There is something wonderful about Blandings. Wodehouse is truly wonderful anyway, but in Blandings he seems to collect the best of his best. The great Jeeves is not there, of course, but he is replaced by the butler Beach, who is his alter ego, only not as gleamingly perfect and therefore a tad more human. The young twits on the premises are not as completely twitty as they might be. (It's startling to find a young Wodehouse hero simply called John.) Galahad is there, the brother of Lord Emsworth, and in Galahad we have an Uncle who is not afraid of any broken-bottle-chewing Aunt, but rather gives as good as he gets to all -- aunts, sisters, countesses, and obnoxious local dukes in particular. Galahad is physical, which is refreshing in Wodehouse; he will blackmail obnoxious dukes if it is needful to bring young lovers together.
And it seems to be always summer at Blandings Castle. We are in the country there. Bertie Wooster and his flibbertigibbet friends are at home in London or New York, going to music halls and sauntering about the thronged streets wearing loud ties and looking for a good time. At Blandings, we are calm. The sky is blue, the air warm. We follow Lord Emsworth out to the sty, to check on the Empress, and then we come back and have a nice plain English dinner in the library, away from all those people who are getting engaged, or falling downstairs, or surreptitiously hanging faked paintings of reclining nudes in the picture gallery. Lord Emsworth -- Clarence -- is someone we want to see more of, even though he doesn't do much. Perhaps he is us, watching things and not taking much in.
It is possible to read Wodehouse and miss a great deal, especially if our attitude is oh -- it's just comedy. (Oh, is that all?) His plots are very involved, but they do repeat themes and situations, and quite a few jokes. The same quotations from Burns, Shakespeare, and the Bible will drop from several different mouths, throughout his books and across the decades. You know that no one in any plot is going to get seriously hurt, and you will not be asked to pass some excruciating interior moral judgment on any topical issue. He does, to be fair, have some rather crispish things to say about left-wing protesters in Aunts Aren't Gentlemen, circa 1975. But that's by the way.

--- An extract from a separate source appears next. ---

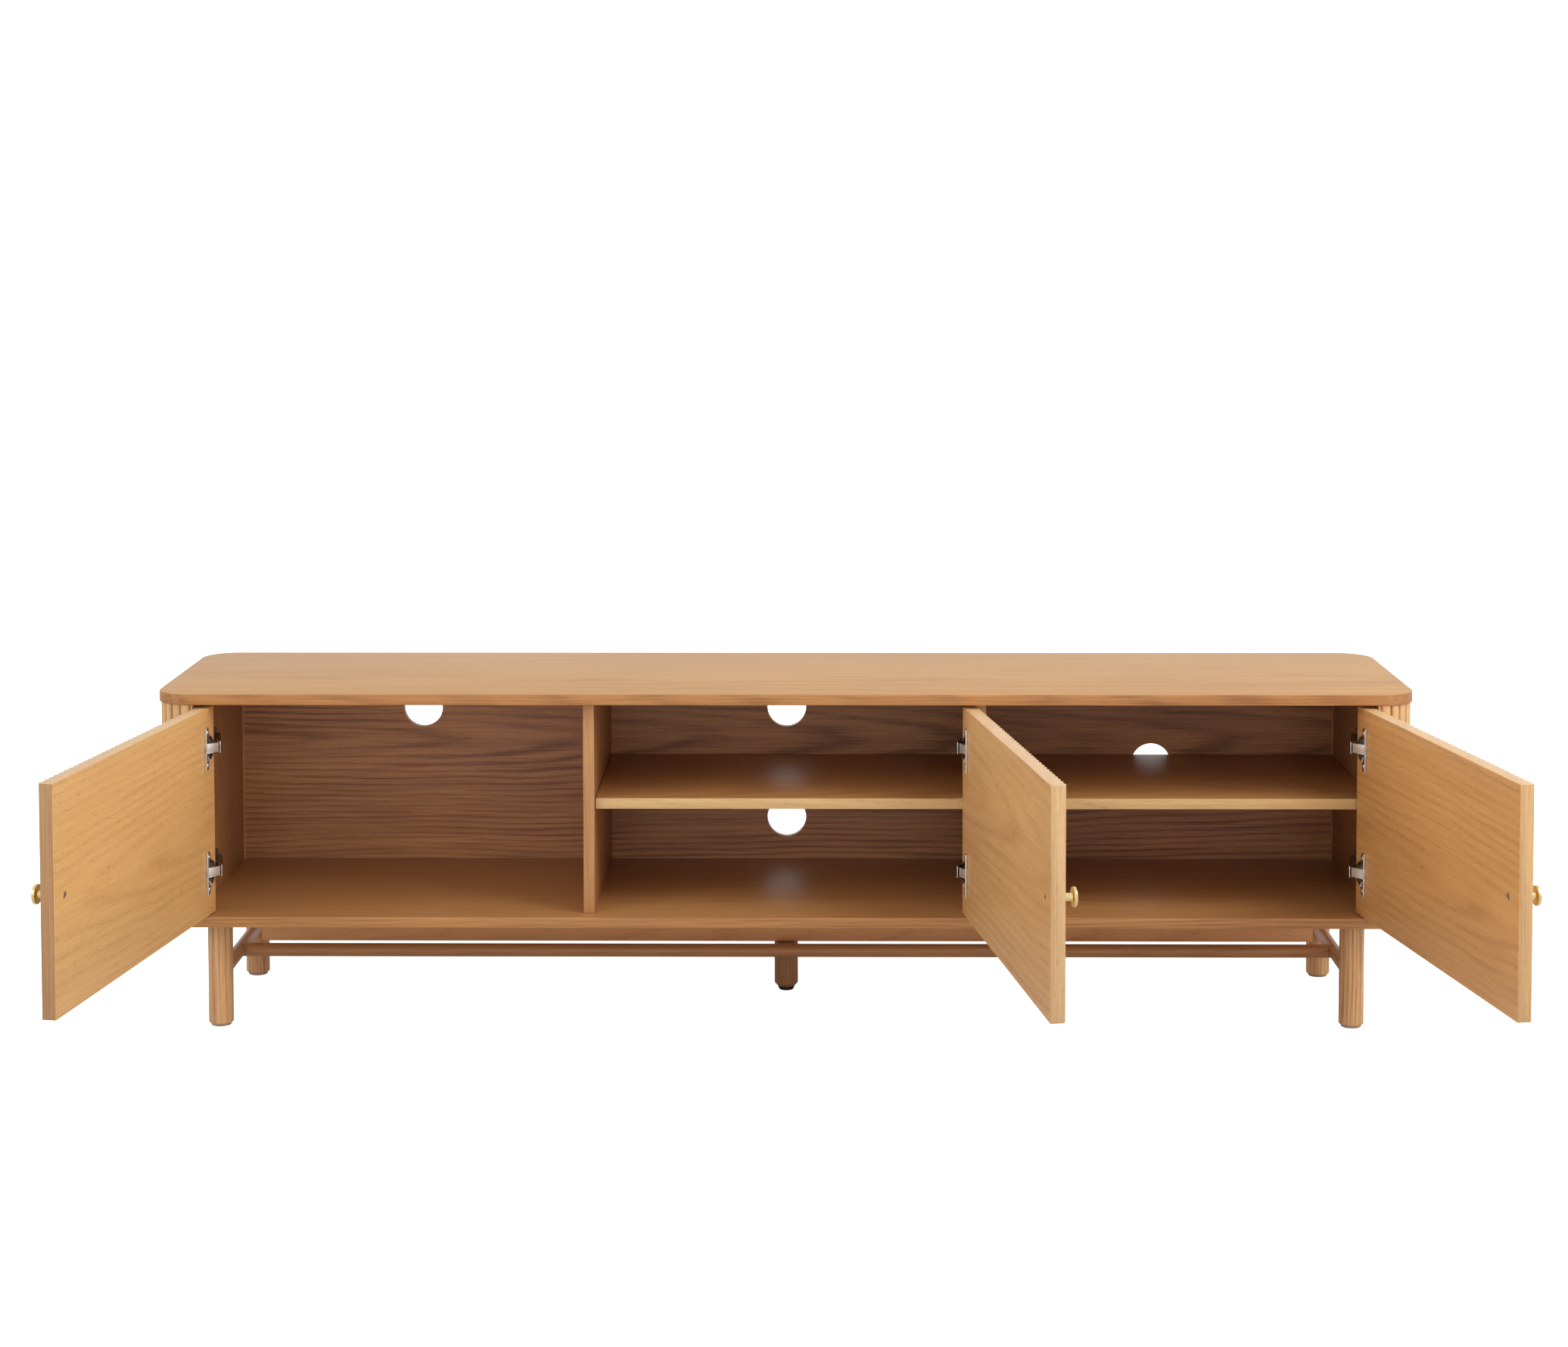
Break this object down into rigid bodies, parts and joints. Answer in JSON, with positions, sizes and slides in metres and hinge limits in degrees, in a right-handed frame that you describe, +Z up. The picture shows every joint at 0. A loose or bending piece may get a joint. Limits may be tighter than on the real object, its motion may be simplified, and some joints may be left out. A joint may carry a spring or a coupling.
{
  "type": "media cabinet",
  "caption": "Low oak media cabinet with reeded swinging doors on concealed hinges, round corners, open cable holes, turned legs with dowel stretchers and a centre support leg.",
  "frame": {"origin": "on the floor, at the middle of the levelling foot under the centre leg", "axes": "+X to the right along the cabinet's length, +Y to its back, +Z up; the doors open towards -Y"},
  "size_m": [1.8867, 0.9116, 0.492],
  "materials": {
    "oak_top": "satin oak veneer, grain along the length",
    "oak_case": "satin oak veneer",
    "oak_back": "dark satin oak veneer",
    "oak_reeded": "satin reeded oak, grain along the reeds",
    "oak_solid": "satin solid oak",
    "brass": "polished brass",
    "nickel": "polished nickel plate",
    "nickel_screw": "plated steel",
    "hinge_steel": "pressed and plated steel",
    "felt": "pressed wool felt",
    "black_plastic": "moulded, matt"
  },
  "bodies": {
    "carcass": {"back_panel": "oak_back", "beam": "oak_solid", "bottom_panel": "oak_top", "centre_leg": "oak_solid", "felt_pad_front_left": "felt", "felt_pad_front_right": "felt", "felt_pad_rear_left": "felt", "felt_pad_rear_right": "felt", "hinge_arm_left_lower": "nickel", "hinge_arm_left_upper": "nickel", "hinge_arm_middle_lower": "nickel", "hinge_arm_middle_upper": "nickel", "hinge_arm_right_lower": "nickel", "hinge_arm_right_upper": "nickel", "hinge_plate_left_lower": "hinge_steel", "hinge_plate_left_upper": "hinge_steel", "hinge_plate_middle_lower": "hinge_steel", "hinge_plate_middle_upper": "hinge_steel", "hinge_plate_right_lower": "hinge_steel", "hinge_plate_right_upper": "hinge_steel", "leg_front_left": "oak_solid", "leg_front_right": "oak_solid", "leg_rear_left": "oak_solid", "leg_rear_right": "oak_solid", "levelling_foot": "black_plastic", "long_stretcher": "oak_solid", "partition_left": "oak_case", "partition_right": "oak_case", "reeded_end_left": "oak_reeded", "reeded_end_right": "oak_reeded", "shelf_middle": "oak_case", "shelf_pin_middle_left_front": "nickel_screw", "shelf_pin_middle_left_rear": "nickel_screw", "shelf_pin_middle_right_front": "nickel_screw", "shelf_pin_middle_right_rear": "nickel_screw", "shelf_pin_right_left_front": "nickel_screw", "shelf_pin_right_left_rear": "nickel_screw", "shelf_pin_right_right_front": "nickel_screw", "shelf_pin_right_right_rear": "nickel_screw", "shelf_right": "oak_case", "side_panel_left": "oak_case", "side_panel_right": "oak_case", "side_stretcher_left": "oak_solid", "side_stretcher_right": "oak_solid", "top_panel": "oak_top"},
    "left_door": {"door_left": "oak_reeded", "knob_left": "brass", "knob_screw_left": "nickel_screw", "hinge_cup_left_lower": "nickel", "hinge_cup_left_upper": "nickel"},
    "middle_door": {"door_middle": "oak_reeded", "knob_middle": "brass", "knob_screw_middle": "nickel_screw", "hinge_cup_middle_lower": "nickel", "hinge_cup_middle_upper": "nickel"},
    "right_door": {"door_right": "oak_reeded", "knob_right": "brass", "knob_screw_right": "nickel_screw", "hinge_cup_right_lower": "nickel", "hinge_cup_right_upper": "nickel"}
  },
  "joints": [
    {"name": "left_door_hinge", "type": "hinge", "parent": "carcass", "child": "left_door", "pos_m": [-0.8271, -0.2303, 0.324], "axis": [0, 0, -1], "range_deg": [-98.54, 0]},
    {"name": "middle_door_hinge", "type": "hinge", "parent": "carcass", "child": "middle_door", "pos_m": [0.2672, -0.2345, 0.324], "axis": [0, 0, 1], "range_deg": [-98.26, 0]},
    {"name": "right_door_hinge", "type": "hinge", "parent": "carcass", "child": "right_door", "pos_m": [0.8271, -0.2303, 0.324], "axis": [0, 0, 1], "range_deg": [-99.85, 0]}
  ]
}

All of the foregoing can lead you to skim along, absorbing and enjoying little on the grounds that a comic talent is a minor talent. But, read him carefully, watch him demand your respect, fall under his s., and see how much more you value him. I'm coming to the conclusion that even though he only wrote comedy, he probably had twice the average reader's brains. He was certainly consistent in the professionalism of those convoluted plots, and age did not blunt his abilities as far as I can see. He wrote No Nudes is Good Nudes when he was in his late eighties. I read it over the course of ten days -- with a brain in my head forty years younger than his was at the time -- and found that I could not keep the plot straight. It made me impatient. Once again, earnestness reared its ugly head. Silly ... convoluted ... it's just comedy anyway. As soon as I finished it, though, I turned back on a sort of firm whim to chapter one and read it through again, as straight through as I could (three nights).

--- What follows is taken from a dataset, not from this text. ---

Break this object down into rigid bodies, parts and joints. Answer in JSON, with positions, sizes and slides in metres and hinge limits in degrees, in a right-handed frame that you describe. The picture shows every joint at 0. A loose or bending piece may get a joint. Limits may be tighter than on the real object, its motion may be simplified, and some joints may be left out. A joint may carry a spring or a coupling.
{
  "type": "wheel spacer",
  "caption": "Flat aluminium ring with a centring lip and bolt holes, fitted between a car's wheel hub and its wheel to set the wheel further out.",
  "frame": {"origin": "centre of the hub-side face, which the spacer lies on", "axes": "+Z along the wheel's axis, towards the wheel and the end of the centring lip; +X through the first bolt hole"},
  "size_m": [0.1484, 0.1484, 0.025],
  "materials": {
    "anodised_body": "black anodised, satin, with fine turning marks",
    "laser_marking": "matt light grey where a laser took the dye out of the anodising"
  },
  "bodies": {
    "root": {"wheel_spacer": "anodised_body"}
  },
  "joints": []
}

And all fell in place. Every character's relationship to every other made sense, every plot development was fairly hinted from the beginning, even to the timing of that court case and to the vital slipperiness of those oak stairs. I gaped at the genius of the octogenarian P.G. Wodehouse.
Now, to be sure, there are some things in No Nudes that are there because it's comedy. There are things Dostoevsky or Tolstoy would not do. The forged painting really isn't necessary to the plot, except to introduce a certain character, and he really isn't necessary, except to be involved with the forged painting. That sort of thing. But what of it? It remains masterfully done. And it's laugh-out-loud funny. LOL f., as Wodehouse would say. Not only had he twice our brains, he was ahead of his time. He texted in fiction, before there was texting.

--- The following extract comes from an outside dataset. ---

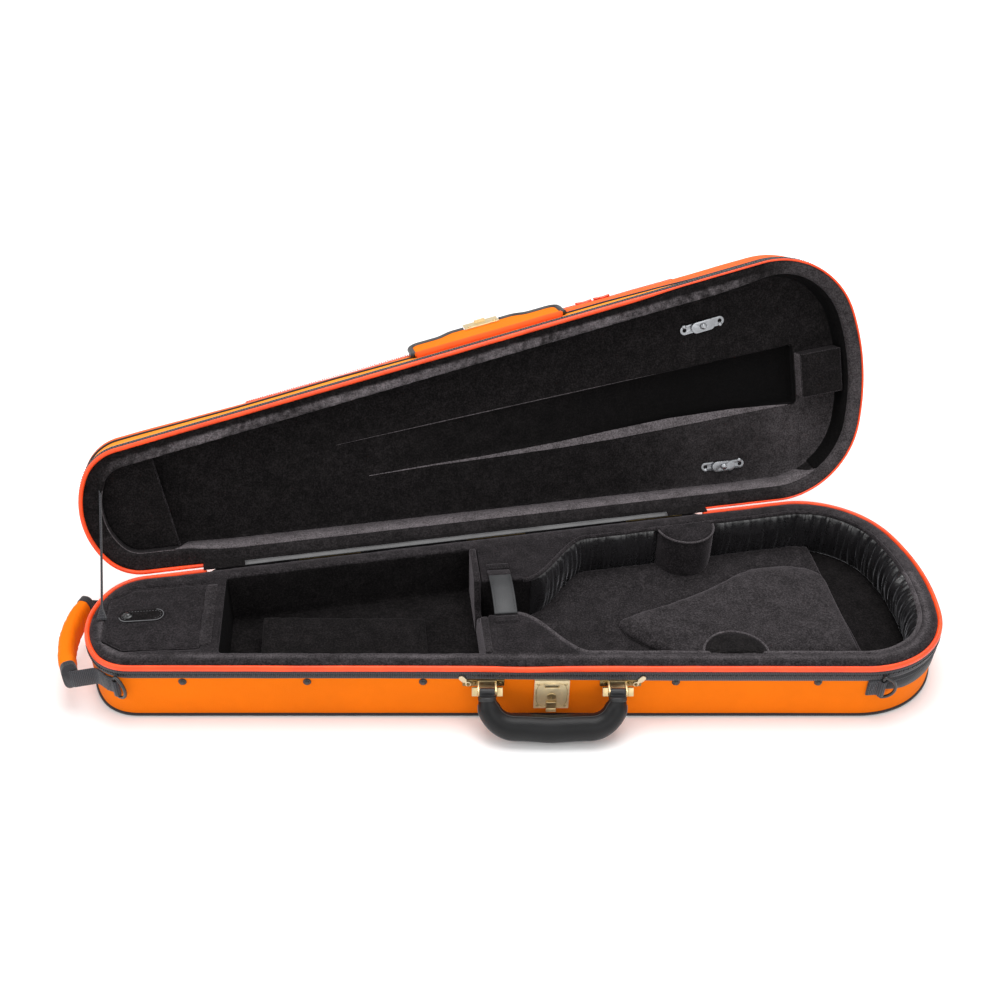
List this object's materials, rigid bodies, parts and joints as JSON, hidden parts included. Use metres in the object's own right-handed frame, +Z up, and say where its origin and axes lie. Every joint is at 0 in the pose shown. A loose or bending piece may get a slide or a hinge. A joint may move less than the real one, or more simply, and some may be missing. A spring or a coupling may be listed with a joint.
{
  "type": "violin case",
  "caption": "Dart-shaped hard violin case with a hinged padded lid, lined compartments, a swinging carry handle and an end grip.",
  "frame": {"origin": "on the resting surface under the middle of the base's outline", "axes": "+X to the wide end, -Y to the handle side, +Y to the hinge side, +Z up"},
  "size_m": [0.8157, 0.3972, 0.2978],
  "materials": {
    "orange_fabric": "woven cloth",
    "red_orange_fabric": "woven cloth",
    "orange_piping": "soft gloss",
    "black_webbing": "woven",
    "black_velvet": "velvet pile",
    "black_satin": "satin sheen",
    "dark_leather": "soft gloss grain",
    "grey_leather": "satin",
    "gold_metal": "satin",
    "bronze_metal": "dark satin",
    "silver_metal": "satin",
    "black_metal": "gloss",
    "red_metal": "gloss"
  },
  "bodies": {
    "base": {"base_shell": "orange_fabric", "base_bottom_welt": "black_webbing", "base_piping": "orange_piping", "base_zipper_tape": "black_webbing", "wide_end_gusset": "black_webbing", "base_foam": "black_velvet", "base_ledge_pad": "black_velvet", "neck_divider": "black_velvet", "neck_support_block": "black_velvet", "floor_cushion": "black_velvet", "raised_body_cushion": "black_velvet", "satin_side_padding": "black_satin", "rear_waist_post": "black_velvet", "front_waist_post": "black_velvet", "accessory_hinge_tape": "black_velvet", "neck_strap_anchor": "dark_leather", "snap_studs": "black_metal", "handle_base_plates": "bronze_metal", "handle_brackets": "gold_metal", "lock_plate": "gold_metal", "d_ring_tabs": "black_webbing", "end_grip": "orange_fabric", "end_grip_straps": "black_webbing", "hinge_base_leaves": "gold_metal", "hinge_pins": "gold_metal", "hinge_strip": "black_satin", "stay_ribbon": "black_satin"},
    "lid": {"hinge_lid_leaves": "gold_metal", "lid_shell": "orange_fabric", "lid_piping": "orange_piping", "lid_zipper_tape": "black_webbing", "lid_welts": "black_webbing", "music_pocket": "red_orange_fabric", "pocket_zipper": "red_orange_fabric", "lid_foam_ring": "black_velvet", "lid_panel": "black_velvet", "bow_tip_pocket": "black_velvet", "lid_end_cushion": "black_velvet", "toggle_plates": "silver_metal"},
    "flap": {"lid_flap": "orange_fabric", "hasp_plate": "gold_metal"},
    "accessory_lid": {"accessory_lid": "black_velvet", "accessory_pull": "dark_leather", "accessory_stud": "black_metal"},
    "neck_strap": {"neck_strap": "grey_leather"},
    "handle": {"carry_handle": "dark_leather", "handle_end_tabs": "dark_leather", "handle_pivot_lugs": "gold_metal"},
    "catch_left": {"handle_catch_left": "gold_metal"},
    "catch_right": {"handle_catch_right": "gold_metal"},
    "lock_lever": {"lock_lever": "gold_metal"},
    "lock_cylinder": {"lock_cylinder": "gold_metal"},
    "d_ring_left": {"d_ring_left": "black_metal"},
    "d_ring_right": {"d_ring_right": "black_metal"},
    "zipper_slider_left": {"zipper_slider_left": "black_metal"},
    "zipper_slider_right": {"zipper_slider_right": "black_metal"},
    "pocket_slider_left": {"pocket_slider_left": "red_metal"},
    "pocket_slider_right": {"pocket_slider_right": "red_metal"},
    "toggle_upper": {"toggle_upper": "silver_metal"},
    "toggle_lower": {"toggle_lower": "silver_metal"}
  },
  "joints": [
    {"name": "lid_hinge", "type": "hinge", "parent": "base", "child": "lid", "pos_m": [-0.00693, 0.09637, 0.0575], "axis": [-0.9953, -0.0972, 0], "range_deg": [-108, 0], "deforming": ["stay_ribbon", "hinge_strip"]},
    {"name": "flap_hinge", "type": "hinge", "parent": "lid", "child": "flap", "pos_m": [-0.01195, 0.18114, 0.23939], "axis": [-0.9706, -0.1549, -0.1841], "range_deg": [-175, 0]},
    {"name": "accessory_lid_hinge", "type": "hinge", "parent": "base", "child": "accessory_lid", "pos_m": [-0.29, 0, 0.06], "axis": [0, 1, 0], "range_deg": [0, 100]},
    {"name": "neck_strap_hinge", "type": "hinge", "parent": "base", "child": "neck_strap", "pos_m": [-0.0165, 0.036, 0.0604], "axis": [-1, 0, 0], "range_deg": [0, 95]},
    {"name": "handle_swing", "type": "hinge", "parent": "base", "child": "handle", "pos_m": [0.01508, -0.10756, 0.0397], "axis": [-0.9953, 0.0972, 0], "range_deg": [0, 105]},
    {"name": "catch_left_pivot", "type": "hinge", "parent": "base", "child": "catch_left", "pos_m": [-0.05729, -0.09245, 0.041], "axis": [-0.0972, -0.9953, 0], "range_deg": [-25, 25]},
    {"name": "catch_right_pivot", "type": "hinge", "parent": "base", "child": "catch_right", "pos_m": [0.08901, -0.10675, 0.041], "axis": [-0.0972, -0.9953, 0], "range_deg": [-25, 25]},
    {"name": "lock_release", "type": "slide", "parent": "base", "child": "lock_lever", "axis": [0, 0, 1], "range_m": [0, 0.0025], "stiffness_N_per_m": 200},
    {"name": "key_turn", "type": "hinge", "parent": "base", "child": "lock_cylinder", "pos_m": [0.01586, -0.0996, 0.0265], "axis": [-0.0972, -0.9953, 0], "range_deg": [0, 90]},
    {"name": "d_ring_left_swing", "type": "hinge", "parent": "base", "child": "d_ring_left", "pos_m": [-0.36177, -0.0619, 0.037], "axis": [0, 0, -1], "range_deg": [-15, 135]},
    {"name": "d_ring_right_swing", "type": "hinge", "parent": "base", "child": "d_ring_right", "pos_m": [0.30668, -0.12772, 0.037], "axis": [0, 0, -1], "range_deg": [-15, 135]},
    {"name": "zipper_left_slide", "type": "slide", "parent": "base", "child": "zipper_slider_left", "axis": [0.9953, 0.0972, 0], "range_m": [-0.08, 0]},
    {"name": "zipper_right_slide", "type": "slide", "parent": "base", "child": "zipper_slider_right", "axis": [-0.9953, -0.0972, 0], "range_m": [-0.055, 0]},
    {"name": "pocket_slider_left_slide", "type": "slide", "parent": "lid", "child": "pocket_slider_left", "axis": [-0.9706, -0.1549, -0.1841], "range_m": [0, 0.33]},
    {"name": "pocket_slider_right_slide", "type": "slide", "parent": "lid", "child": "pocket_slider_right", "axis": [0.9706, 0.1549, 0.1841], "range_m": [0, 0.06]},
    {"name": "upper_toggle_turn", "type": "hinge", "parent": "lid", "child": "toggle_upper", "pos_m": [0.20633, 0.20453, 0.22632], "axis": [0.0925, -0.9466, 0.309], "range_deg": [0, 90]},
    {"name": "lower_toggle_turn", "type": "hinge", "parent": "lid", "child": "toggle_lower", "pos_m": [0.23434, 0.16088, 0.08422], "axis": [0.0925, -0.9466, 0.309], "range_deg": [0, 90]}
  ]
}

I now could kick myself for having given away as much of my Wodehouse collection as I recall doing. I must see more of Blandings, but not every title in the master's 70-novel, 300-short story, 18-play, 33-musical book oeuvre makes clear that This is a Blandings Tale. The Ice in the Bedroom? He Rather Enjoyed It? And there are swathes of his output I have never explored. Psmith. Mr. Mulliner. The golf stories.
My local library's "Plum" (Pelham Grenville W., or Plum) collection is sadly small, but it does include a copy of Sunset at Blandings, the book Wodehouse was working on when he died (in his sleep) at the age of 93. I'll save that one for later, I think. But I like to picture the great old author going happily to bed that night, with all his papers and manuscripts laid out on a table to be ready for the next day, and spinning out in his head the logic of the story. May we all deserve to pass beyond the veil in such a noble fashion. So much better than expiring all over the floor.